German television executives weren't the only people experiencing difficulties with O'Barry. By early 1995 the honeymoon was also over between O'Barry and Joe Roberts, Welcome Home's two principals. The problem wasn't so much the delay in releasing Bogie and Bacall as it was money. No sooner had the contract with Spiegel TV been signed and the first cash installment deposited in the Welcome Home bank account than Roberts began hearing about fundraising events that supposedly brought in thousands of dollars he never saw. "When I brought this up to Ric," Roberts recounts, "he told me it was none of my business, that he was doing this when I was still learning to tie my shoes. We fought about it." (O'Barry asserts that money raised by him and his supporters in Europe for Bogie and Bacall did go toward legitimate Welcome Home expenses, which, according to Roberts, exceeded the original $25,000 estimate by eight times.)

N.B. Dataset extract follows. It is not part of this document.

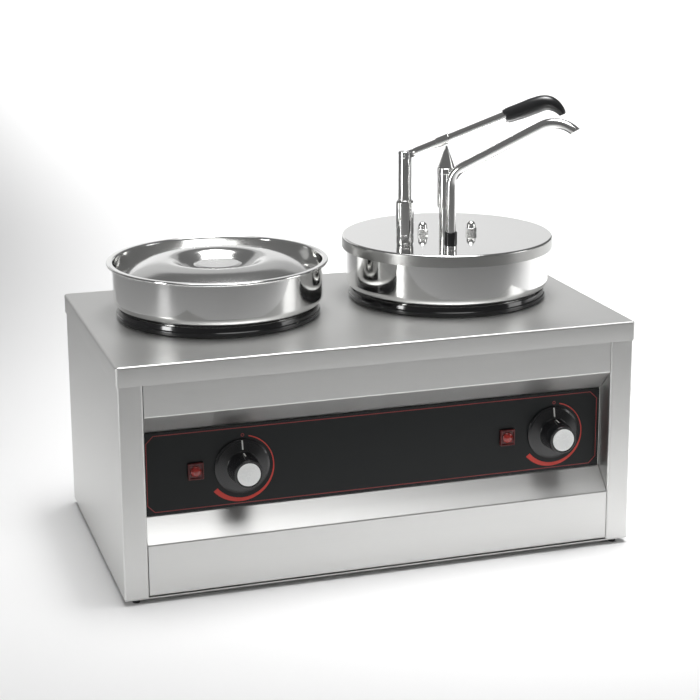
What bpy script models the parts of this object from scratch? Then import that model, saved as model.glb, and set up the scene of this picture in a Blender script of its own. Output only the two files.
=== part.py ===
"""A two-pot sauce warmer: a folded steel housing with two heated wells, a lidded pot and a pot with a lever pump.

Metres, +Z up, front towards -Y. The origin is at the bottom centre of the whole object.
"""
import bpy
import bmesh
import math
from mathutils import Matrix, Vector

# Driving dimensions of the housing
CASE_WIDTH = 0.500
CASE_DEPTH = 0.285
BODY_HEIGHT = 0.2195
FOOT_HEIGHT = 0.005
SKIRT_HEIGHT = 0.0185
SHEET = 0.0010
TOP_SHEET = 0.0010
BASE_SHEET = 0.0012
BEND_RADIUS = 0.0025
SEAT_GAP = 0.0003
RUNNING_GAP = 0.0004
CUT_OVERRUN = 0.0020
CORNER_FLANGE = 0.0228
CORNER_RETURN = 0.0235
BACK_FLANGE = 0.0228
PANEL_SETBACK = 0.0010
PANEL_FOLD = 0.0140
BASE_INSET = 0.0006

# Front panel
LOWER_BAND = 0.0500
SLANT_HEIGHT = 0.0210
FASCIA_HEIGHT = 0.0790
RECESS_DEPTH = 0.0200
FASCIA_SHEET = 0.0010
FASCIA_END_GAP = 0.0016

# Controls on the fascia
DIAL_LEFT_INSET = 0.1157
DIAL_RIGHT_INSET = 0.0732
LAMP_LEFT_INSET = 0.0722
LAMP_RIGHT_INSET = 0.1207
CONTROL_HEIGHT = 0.0390
KNOB_SKIRT_RADIUS = 0.0260
KNOB_SKIRT_THICKNESS = 0.0026
KNOB_SKIRT_CROWN = 0.0018
KNOB_HUB_RADIUS = 0.0150
KNOB_FACE_RADIUS = 0.0134
KNOB_HEIGHT = 0.0262
KNOB_EDGE = 0.0010
KNOB_CLEARANCE = 0.0008
KNOB_CAP_RADIUS = 0.0108
KNOB_CAP_SEAT = 0.0014
KNOB_CAP_PROUD = 0.0008
SPINDLE_RADIUS = 0.0030
SPINDLE_FLAT = 0.0010
SPINDLE_IN_KNOB = 0.0160
SPINDLE_IN_BUSH = 0.0060
THERMOSTAT_WIDTH = 0.0430
THERMOSTAT_HEIGHT = 0.0340
THERMOSTAT_DEPTH = 0.0280
THERMOSTAT_EDGE = 0.0020
THERMOSTAT_BUSH_RADIUS = 0.0050
BEZEL_WIDTH = 0.0145
BEZEL_HEIGHT = 0.0155
BEZEL_DEPTH = 0.0030
BEZEL_EDGE = 0.0012
LAMP_RADIUS = 0.0050
LAMP_DOME = 0.0022
LAMP_BARREL = 0.0230

# Feet
FOOT_TOP_RADIUS = 0.0045
FOOT_BOTTOM_RADIUS = 0.0035
FOOT_INSET_X = 0.0120
FOOT_INSET_Y = 0.0090

# Back panel and inlet
VENT_SLOTS = 6
VENT_SLOT_LENGTH = 0.0600
VENT_SLOT_WIDTH = 0.0040
VENT_PITCH = 0.0110
VENT_OFFSET_X = 0.1200
VENT_HEIGHT = 0.1300
BASE_SLOTS = 7
BASE_SLOT_LENGTH = 0.0800
BASE_SLOT_PITCH = 0.0160
GLAND_INSET = 0.0637
GLAND_Z = 0.0450
GLAND_THREAD_RADIUS = 0.0080
GLAND_HEX_RADIUS = 0.0120
GLAND_BORE_RADIUS = 0.0042
GLAND_PROUD = 0.0083
GLAND_FLANGE = 0.0040
GLAND_INNER_LENGTH = 0.0090
TERMINAL_WIDTH = 0.0420
TERMINAL_DEPTH = 0.0200
TERMINAL_HEIGHT = 0.0180
TERMINAL_WAYS = 3
TERMINAL_HOLE_RADIUS = 0.0026
TERMINAL_STAND_OFF = 0.0300
TERMINAL_EDGE = 0.0012

# Pots, rings, wells and heaters
POT_SPACING = 0.2364
POT_Y = 0.0192
POT_SHEET = 0.0008
POT_RADIUS = 0.1015
POT_LOWER_RADIUS = 0.0935
POT_LOWER_DEPTH = 0.1440
POT_CORNER = 0.0080
SHOULDER_BEND = 0.0090
RIM_HEIGHT_LEFT = 0.0537
RIM_RADIUS_LEFT = 0.1073
RIM_RADIUS_RIGHT = 0.1034
RIM_CURL = 0.0012
RING_RADIUS = 0.0990
RING_HEIGHT = 0.0092
RING_EDGE = 0.0014
RING_LIP = 0.0024
RING_LIP_DEPTH = 0.0060
WELL_SHEET = 0.0008
WELL_CLEARANCE = 0.0012
WELL_FLANGE = 0.0090
WATER_DEPTH = 0.0271
WELL_CORNER = 0.0080
HEATER_RADIUS = 0.0600
HEATER_WIRE_RADIUS = 0.0040
HEATER_OPENING_DEG = 30.0
HEATER_TAIL = 0.0160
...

By March 1995 Spiegel TV had utterly lost patience with O'Barry. Richardson completed a half-hour documentary about Bogie and Bacall and their lives at Sugarloaf, but that was hardly what anyone wanted. Another German company had been filming the retraining of navy dolphins Luther, Buck, and Jake, but finally gave up too, and produced instead a documentary critical of O'Barry. Spiegel never made its final payment to him, but Richardson still believes she was ripped off. Counters O'Barry: "They didn't get what they wanted, but it was no ripoff."
By the early summer of 1995 even Lloyd Good was growing impatient. Encouraged by his shaman to follow his heart, and convinced that the dolphins were feeling as frustrated as the humans, Good unilaterally decided the time had come to "give them a choice." And so he set them all free. At least he tried to. Four swam away when he opened the gates that separated Sugarloaf's lagoons from the open waters of Florida Bay, but they quickly returned. When that impromptu release plan didn't work, Good allowed Luther to swim in a holding pen with Bogie and Bacall.
O'Barry had been out of town, but when he returned and discovered what had happened, he was furious. Good, however, would not relent. "It's unnatural to separate dolphins by sex," Good says by way of explanation. But the unfettered interaction led to trouble: Bogie and Bacall soon became pregnant, a development likely to further delay their release.